-- begin Listing --

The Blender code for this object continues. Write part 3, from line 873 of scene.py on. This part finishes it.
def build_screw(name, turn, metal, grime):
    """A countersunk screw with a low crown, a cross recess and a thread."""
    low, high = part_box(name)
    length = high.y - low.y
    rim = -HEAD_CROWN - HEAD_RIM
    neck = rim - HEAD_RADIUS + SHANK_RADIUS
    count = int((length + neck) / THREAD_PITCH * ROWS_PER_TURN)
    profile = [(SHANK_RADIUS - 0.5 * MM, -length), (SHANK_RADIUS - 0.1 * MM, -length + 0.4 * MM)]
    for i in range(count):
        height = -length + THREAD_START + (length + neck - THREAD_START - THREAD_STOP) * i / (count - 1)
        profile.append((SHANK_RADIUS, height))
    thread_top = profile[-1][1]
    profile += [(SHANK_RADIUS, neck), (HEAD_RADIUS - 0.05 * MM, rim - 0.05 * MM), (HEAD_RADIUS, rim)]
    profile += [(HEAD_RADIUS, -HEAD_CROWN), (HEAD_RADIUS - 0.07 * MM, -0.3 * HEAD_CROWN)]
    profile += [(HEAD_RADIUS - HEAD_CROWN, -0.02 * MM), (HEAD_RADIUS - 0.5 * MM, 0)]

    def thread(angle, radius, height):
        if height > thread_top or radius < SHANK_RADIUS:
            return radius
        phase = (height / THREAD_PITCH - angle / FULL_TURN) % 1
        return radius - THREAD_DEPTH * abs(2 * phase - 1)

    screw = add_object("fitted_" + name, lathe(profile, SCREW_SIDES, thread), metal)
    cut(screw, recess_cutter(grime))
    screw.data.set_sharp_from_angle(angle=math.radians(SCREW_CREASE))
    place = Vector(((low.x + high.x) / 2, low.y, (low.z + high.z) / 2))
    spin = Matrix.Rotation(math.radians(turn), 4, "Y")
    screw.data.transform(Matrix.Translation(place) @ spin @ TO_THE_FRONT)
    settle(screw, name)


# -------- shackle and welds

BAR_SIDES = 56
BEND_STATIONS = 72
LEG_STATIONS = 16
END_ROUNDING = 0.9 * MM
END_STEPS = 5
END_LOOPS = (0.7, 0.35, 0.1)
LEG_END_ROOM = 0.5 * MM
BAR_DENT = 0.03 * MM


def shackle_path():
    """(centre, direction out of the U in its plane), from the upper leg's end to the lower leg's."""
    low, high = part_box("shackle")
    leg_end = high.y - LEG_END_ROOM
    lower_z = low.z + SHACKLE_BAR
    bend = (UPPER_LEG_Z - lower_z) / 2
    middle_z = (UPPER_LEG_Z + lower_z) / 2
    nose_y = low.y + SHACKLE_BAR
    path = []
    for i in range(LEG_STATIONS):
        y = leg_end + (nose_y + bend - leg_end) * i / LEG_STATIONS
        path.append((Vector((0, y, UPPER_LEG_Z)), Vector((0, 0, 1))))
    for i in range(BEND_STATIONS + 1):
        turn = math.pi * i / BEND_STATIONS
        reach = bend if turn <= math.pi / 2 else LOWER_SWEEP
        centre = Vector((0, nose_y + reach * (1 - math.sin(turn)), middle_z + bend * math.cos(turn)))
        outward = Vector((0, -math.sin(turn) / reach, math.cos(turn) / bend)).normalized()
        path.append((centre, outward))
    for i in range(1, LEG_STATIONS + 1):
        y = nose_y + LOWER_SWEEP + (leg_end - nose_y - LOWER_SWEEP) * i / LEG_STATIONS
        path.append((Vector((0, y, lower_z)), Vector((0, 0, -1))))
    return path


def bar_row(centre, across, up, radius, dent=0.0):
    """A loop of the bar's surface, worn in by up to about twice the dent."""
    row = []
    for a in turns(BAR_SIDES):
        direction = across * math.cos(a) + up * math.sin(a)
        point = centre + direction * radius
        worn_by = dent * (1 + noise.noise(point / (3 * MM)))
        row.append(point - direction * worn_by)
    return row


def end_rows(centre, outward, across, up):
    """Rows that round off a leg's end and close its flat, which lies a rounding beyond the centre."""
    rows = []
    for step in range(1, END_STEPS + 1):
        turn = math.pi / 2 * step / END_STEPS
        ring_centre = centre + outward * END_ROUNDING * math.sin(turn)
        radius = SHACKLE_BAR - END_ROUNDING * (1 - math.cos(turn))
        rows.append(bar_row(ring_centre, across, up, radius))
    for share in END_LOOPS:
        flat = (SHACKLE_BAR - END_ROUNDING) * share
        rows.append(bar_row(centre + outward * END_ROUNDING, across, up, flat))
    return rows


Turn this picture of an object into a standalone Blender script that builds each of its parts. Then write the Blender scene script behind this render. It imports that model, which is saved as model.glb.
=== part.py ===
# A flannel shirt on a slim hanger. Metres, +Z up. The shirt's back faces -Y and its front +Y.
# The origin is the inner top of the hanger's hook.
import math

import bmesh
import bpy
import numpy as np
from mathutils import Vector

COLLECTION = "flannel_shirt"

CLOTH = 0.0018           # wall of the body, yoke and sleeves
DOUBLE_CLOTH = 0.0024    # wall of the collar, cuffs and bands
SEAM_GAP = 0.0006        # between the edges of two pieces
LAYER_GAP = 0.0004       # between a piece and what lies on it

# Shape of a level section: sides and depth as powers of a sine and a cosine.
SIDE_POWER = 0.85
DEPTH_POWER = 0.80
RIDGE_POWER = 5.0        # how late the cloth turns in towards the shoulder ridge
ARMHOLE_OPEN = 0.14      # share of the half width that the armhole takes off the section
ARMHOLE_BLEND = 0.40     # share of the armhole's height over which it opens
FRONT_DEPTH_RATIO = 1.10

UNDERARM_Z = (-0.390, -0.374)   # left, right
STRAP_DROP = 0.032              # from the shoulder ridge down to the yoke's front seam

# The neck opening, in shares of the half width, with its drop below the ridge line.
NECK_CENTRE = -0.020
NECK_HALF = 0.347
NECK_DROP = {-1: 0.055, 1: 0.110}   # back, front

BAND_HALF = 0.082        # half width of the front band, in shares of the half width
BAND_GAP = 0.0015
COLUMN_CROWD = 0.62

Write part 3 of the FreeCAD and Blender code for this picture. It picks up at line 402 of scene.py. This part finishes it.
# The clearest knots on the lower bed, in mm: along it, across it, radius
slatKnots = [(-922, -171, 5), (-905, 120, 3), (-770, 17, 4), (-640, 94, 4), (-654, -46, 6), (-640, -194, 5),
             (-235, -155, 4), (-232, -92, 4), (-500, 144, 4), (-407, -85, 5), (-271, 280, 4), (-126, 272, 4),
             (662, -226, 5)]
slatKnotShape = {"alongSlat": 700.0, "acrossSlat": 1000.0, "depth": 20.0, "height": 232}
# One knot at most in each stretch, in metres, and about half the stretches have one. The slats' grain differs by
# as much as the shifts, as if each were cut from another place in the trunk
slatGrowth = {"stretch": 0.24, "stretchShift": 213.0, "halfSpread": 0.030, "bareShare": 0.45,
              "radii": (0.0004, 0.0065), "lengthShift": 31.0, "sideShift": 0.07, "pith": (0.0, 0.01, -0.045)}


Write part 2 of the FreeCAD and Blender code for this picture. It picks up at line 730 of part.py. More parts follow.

-- end Listing --

Search the records above for "code". Copy each line where it is found.

**Response to the task:**
The Blender code for this object continues. Write part 3, from line 873 of scene.py on. This part finishes it.
Write part 3 of the FreeCAD and Blender code for this picture. It picks up at line 402 of scene.py. This part finishes it.
Write part 2 of the FreeCAD and Blender code for this picture. It picks up at line 730 of part.py. More parts follow.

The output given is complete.